▶ _Material shown_
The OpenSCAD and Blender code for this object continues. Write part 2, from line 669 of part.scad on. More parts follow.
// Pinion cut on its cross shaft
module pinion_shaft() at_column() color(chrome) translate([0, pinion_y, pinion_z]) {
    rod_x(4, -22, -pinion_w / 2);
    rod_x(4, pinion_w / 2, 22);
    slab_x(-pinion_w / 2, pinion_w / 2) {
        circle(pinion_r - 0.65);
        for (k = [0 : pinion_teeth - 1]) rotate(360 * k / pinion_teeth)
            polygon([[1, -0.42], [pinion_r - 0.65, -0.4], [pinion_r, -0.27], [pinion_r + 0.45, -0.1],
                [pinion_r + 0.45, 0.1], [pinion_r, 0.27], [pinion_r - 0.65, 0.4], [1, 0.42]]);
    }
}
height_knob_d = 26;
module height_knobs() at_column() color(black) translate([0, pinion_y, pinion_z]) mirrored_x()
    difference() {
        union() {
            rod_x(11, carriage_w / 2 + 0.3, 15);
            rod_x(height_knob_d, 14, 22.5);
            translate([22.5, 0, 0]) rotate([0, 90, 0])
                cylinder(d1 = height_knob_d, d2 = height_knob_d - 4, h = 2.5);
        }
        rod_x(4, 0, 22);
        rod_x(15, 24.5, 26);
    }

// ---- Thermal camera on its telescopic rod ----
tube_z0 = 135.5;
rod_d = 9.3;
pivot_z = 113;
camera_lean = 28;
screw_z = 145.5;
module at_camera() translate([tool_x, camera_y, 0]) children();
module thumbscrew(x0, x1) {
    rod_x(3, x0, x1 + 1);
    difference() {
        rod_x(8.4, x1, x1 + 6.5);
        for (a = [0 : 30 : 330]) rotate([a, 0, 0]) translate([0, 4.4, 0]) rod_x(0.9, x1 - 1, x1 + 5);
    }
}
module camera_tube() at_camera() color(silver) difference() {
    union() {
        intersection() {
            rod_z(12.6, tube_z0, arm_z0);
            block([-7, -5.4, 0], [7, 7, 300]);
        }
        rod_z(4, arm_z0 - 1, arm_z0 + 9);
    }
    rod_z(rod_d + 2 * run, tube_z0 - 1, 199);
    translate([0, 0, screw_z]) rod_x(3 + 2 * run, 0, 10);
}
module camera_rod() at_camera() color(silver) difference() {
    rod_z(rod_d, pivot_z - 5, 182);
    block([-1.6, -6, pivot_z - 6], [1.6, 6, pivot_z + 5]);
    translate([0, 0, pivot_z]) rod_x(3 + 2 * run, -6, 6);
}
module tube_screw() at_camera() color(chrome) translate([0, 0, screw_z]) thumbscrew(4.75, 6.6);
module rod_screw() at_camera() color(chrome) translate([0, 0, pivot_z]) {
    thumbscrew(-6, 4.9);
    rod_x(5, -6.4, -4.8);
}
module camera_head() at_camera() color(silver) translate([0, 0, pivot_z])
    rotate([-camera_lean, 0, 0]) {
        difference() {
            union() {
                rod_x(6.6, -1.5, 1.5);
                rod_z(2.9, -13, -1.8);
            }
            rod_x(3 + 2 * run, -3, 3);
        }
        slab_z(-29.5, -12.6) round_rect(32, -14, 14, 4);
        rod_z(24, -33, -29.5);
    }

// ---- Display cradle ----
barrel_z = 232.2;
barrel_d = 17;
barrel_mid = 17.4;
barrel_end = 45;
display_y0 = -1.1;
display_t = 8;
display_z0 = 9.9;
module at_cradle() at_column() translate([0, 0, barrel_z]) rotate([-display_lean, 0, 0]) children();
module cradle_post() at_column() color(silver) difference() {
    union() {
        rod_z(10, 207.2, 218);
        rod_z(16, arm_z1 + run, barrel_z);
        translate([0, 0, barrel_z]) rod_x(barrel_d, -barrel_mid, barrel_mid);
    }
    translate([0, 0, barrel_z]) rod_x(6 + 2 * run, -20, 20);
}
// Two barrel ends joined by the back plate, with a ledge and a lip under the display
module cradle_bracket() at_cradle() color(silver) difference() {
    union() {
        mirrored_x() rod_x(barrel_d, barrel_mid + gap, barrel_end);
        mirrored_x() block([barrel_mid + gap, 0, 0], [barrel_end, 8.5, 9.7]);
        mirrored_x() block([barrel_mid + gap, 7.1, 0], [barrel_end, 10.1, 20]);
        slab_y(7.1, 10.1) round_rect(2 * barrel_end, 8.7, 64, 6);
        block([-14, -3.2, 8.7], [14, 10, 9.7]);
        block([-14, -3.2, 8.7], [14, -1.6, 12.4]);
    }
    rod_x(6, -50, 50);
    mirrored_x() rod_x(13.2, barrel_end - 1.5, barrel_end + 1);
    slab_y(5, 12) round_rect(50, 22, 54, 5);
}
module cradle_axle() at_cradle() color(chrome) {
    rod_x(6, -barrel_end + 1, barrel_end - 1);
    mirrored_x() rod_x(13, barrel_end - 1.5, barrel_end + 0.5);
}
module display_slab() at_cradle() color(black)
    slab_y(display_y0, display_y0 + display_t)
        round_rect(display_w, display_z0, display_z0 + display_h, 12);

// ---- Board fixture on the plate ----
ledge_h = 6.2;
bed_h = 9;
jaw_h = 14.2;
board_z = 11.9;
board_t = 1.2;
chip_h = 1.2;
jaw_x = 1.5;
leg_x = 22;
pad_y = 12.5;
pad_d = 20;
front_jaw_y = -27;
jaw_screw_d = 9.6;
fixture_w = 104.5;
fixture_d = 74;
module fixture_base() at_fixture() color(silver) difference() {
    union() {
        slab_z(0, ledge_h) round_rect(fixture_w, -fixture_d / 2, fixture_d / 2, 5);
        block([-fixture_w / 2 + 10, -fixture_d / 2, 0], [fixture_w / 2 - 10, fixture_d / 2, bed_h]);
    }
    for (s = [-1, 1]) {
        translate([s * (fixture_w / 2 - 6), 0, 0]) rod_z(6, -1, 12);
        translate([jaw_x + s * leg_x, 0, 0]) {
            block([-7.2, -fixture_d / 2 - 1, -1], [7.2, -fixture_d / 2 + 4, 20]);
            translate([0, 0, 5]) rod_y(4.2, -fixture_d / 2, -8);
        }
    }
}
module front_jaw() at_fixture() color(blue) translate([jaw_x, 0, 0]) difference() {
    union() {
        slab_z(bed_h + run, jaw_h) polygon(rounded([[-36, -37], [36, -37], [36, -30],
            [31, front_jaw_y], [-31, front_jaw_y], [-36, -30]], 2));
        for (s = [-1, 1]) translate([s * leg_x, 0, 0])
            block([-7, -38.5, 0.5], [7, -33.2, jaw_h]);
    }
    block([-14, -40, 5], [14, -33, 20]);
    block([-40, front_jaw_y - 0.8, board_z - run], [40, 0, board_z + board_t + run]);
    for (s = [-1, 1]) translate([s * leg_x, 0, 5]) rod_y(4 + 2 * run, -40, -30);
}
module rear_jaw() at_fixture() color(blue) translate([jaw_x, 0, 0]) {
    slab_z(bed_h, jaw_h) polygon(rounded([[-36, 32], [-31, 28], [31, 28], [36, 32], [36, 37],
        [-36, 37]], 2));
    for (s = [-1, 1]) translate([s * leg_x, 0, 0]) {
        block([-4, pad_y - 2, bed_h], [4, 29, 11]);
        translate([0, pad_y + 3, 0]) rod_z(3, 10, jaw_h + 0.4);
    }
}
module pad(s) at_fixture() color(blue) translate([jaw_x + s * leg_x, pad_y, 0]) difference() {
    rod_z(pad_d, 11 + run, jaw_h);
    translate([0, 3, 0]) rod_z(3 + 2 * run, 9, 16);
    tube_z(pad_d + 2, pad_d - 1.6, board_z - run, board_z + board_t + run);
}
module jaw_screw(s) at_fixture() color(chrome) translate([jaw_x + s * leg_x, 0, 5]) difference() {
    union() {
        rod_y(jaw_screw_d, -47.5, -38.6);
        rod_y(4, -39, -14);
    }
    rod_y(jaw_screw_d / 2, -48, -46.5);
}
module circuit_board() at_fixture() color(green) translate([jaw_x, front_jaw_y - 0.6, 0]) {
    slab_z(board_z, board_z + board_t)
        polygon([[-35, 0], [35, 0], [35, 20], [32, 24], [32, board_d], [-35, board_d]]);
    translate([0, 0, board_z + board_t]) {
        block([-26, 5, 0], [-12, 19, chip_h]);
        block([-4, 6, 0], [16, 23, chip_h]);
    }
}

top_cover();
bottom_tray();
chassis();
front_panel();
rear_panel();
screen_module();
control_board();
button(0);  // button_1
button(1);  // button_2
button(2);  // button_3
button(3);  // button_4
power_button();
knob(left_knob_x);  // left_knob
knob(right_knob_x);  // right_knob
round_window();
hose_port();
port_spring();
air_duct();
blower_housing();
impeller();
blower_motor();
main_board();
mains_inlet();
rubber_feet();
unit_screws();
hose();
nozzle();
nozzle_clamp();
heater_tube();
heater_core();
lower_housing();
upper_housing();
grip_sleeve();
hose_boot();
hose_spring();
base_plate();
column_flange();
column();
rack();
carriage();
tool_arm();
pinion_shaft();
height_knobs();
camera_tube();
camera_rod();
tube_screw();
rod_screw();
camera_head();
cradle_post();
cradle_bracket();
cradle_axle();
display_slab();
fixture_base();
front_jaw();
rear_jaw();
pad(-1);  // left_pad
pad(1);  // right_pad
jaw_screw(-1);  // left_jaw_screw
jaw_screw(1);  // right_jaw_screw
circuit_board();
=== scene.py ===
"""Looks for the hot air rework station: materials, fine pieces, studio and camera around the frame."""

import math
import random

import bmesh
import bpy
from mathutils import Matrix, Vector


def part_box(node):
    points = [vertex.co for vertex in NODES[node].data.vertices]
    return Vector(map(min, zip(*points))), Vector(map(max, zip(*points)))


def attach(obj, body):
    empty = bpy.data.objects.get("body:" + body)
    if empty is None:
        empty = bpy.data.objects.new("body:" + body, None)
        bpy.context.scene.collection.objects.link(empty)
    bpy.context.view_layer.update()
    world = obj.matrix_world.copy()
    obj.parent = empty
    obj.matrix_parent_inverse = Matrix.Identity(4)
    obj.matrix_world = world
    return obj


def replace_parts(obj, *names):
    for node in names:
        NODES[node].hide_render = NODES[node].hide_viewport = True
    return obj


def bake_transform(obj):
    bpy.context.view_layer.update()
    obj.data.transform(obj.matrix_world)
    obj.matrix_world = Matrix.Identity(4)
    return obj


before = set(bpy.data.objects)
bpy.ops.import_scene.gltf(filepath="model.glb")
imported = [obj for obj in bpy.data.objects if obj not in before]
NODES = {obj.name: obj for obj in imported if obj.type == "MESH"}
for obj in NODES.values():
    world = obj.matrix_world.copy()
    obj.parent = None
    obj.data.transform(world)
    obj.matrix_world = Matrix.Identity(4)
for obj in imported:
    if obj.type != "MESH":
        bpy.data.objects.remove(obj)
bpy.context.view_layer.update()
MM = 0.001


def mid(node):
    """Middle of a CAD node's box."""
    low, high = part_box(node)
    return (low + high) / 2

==

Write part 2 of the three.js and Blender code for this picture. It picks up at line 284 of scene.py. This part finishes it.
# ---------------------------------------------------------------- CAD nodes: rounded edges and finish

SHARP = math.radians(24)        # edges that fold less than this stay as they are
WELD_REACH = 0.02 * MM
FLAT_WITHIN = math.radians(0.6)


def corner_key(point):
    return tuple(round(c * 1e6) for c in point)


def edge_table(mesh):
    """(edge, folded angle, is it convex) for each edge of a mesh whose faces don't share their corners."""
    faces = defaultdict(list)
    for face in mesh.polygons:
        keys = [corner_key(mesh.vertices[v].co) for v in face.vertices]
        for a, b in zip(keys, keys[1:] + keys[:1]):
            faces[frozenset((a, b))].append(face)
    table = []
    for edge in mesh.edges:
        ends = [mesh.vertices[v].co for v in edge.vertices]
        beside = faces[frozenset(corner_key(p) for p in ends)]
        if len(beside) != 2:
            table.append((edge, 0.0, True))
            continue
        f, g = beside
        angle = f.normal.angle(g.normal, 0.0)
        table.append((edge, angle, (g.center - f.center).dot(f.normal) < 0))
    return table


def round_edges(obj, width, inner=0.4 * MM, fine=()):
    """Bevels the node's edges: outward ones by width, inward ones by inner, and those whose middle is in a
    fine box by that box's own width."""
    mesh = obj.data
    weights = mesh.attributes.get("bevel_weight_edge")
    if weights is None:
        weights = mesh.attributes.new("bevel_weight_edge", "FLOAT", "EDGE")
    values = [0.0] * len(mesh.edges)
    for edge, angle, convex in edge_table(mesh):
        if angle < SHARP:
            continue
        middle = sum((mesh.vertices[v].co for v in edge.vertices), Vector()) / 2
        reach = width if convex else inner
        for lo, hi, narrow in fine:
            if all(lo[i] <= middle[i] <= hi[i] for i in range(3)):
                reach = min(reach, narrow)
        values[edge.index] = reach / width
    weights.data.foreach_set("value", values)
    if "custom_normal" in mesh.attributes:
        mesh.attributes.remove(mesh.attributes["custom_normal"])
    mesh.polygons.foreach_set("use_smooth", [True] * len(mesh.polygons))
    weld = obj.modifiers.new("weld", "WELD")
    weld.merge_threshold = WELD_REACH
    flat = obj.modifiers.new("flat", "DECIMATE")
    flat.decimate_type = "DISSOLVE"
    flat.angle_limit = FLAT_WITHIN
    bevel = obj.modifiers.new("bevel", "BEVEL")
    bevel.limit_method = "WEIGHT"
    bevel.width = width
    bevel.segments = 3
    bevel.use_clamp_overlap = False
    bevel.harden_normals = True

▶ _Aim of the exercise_
Nothing outside the span should appear: copy exactly from the line with "top_cover();" through the line with "imported = [obj".

▶ _Answer to this exercise_
top_cover();
bottom_tray();
chassis();
front_panel();
rear_panel();
screen_module();
control_board();
button(0);  // button_1
button(1);  // button_2
button(2);  // button_3
button(3);  // button_4
power_button();
knob(left_knob_x);  // left_knob
knob(right_knob_x);  // right_knob
round_window();
hose_port();
port_spring();
air_duct();
blower_housing();
impeller();
blower_motor();
main_board();
mains_inlet();
rubber_feet();
unit_screws();
hose();
nozzle();
nozzle_clamp();
heater_tube();
heater_core();
lower_housing();
upper_housing();
grip_sleeve();
hose_boot();
hose_spring();
base_plate();
column_flange();
column();
rack();
carriage();
tool_arm();
pinion_shaft();
height_knobs();
camera_tube();
camera_rod();
tube_screw();
rod_screw();
camera_head();
cradle_post();
cradle_bracket();
cradle_axle();
display_slab();
fixture_base();
front_jaw();
rear_jaw();
pad(-1);  // left_pad
pad(1);  // right_pad
jaw_screw(-1);  // left_jaw_screw
jaw_screw(1);  // right_jaw_screw
circuit_board();
=== scene.py ===
"""Looks for the hot air rework station: materials, fine pieces, studio and camera around the frame."""

import math
import random

import bmesh
import bpy
from mathutils import Matrix, Vector


def part_box(node):
    points = [vertex.co for vertex in NODES[node].data.vertices]
    return Vector(map(min, zip(*points))), Vector(map(max, zip(*points)))


def attach(obj, body):
    empty = bpy.data.objects.get("body:" + body)
    if empty is None:
        empty = bpy.data.objects.new("body:" + body, None)
        bpy.context.scene.collection.objects.link(empty)
    bpy.context.view_layer.update()
    world = obj.matrix_world.copy()
    obj.parent = empty
    obj.matrix_parent_inverse = Matrix.Identity(4)
    obj.matrix_world = world
    return obj


def replace_parts(obj, *names):
    for node in names:
        NODES[node].hide_render = NODES[node].hide_viewport = True
    return obj


def bake_transform(obj):
    bpy.context.view_layer.update()
    obj.data.transform(obj.matrix_world)
    obj.matrix_world = Matrix.Identity(4)
    return obj


before = set(bpy.data.objects)
bpy.ops.import_scene.gltf(filepath="model.glb")
imported = [obj for obj in bpy.data.objects if obj not in before]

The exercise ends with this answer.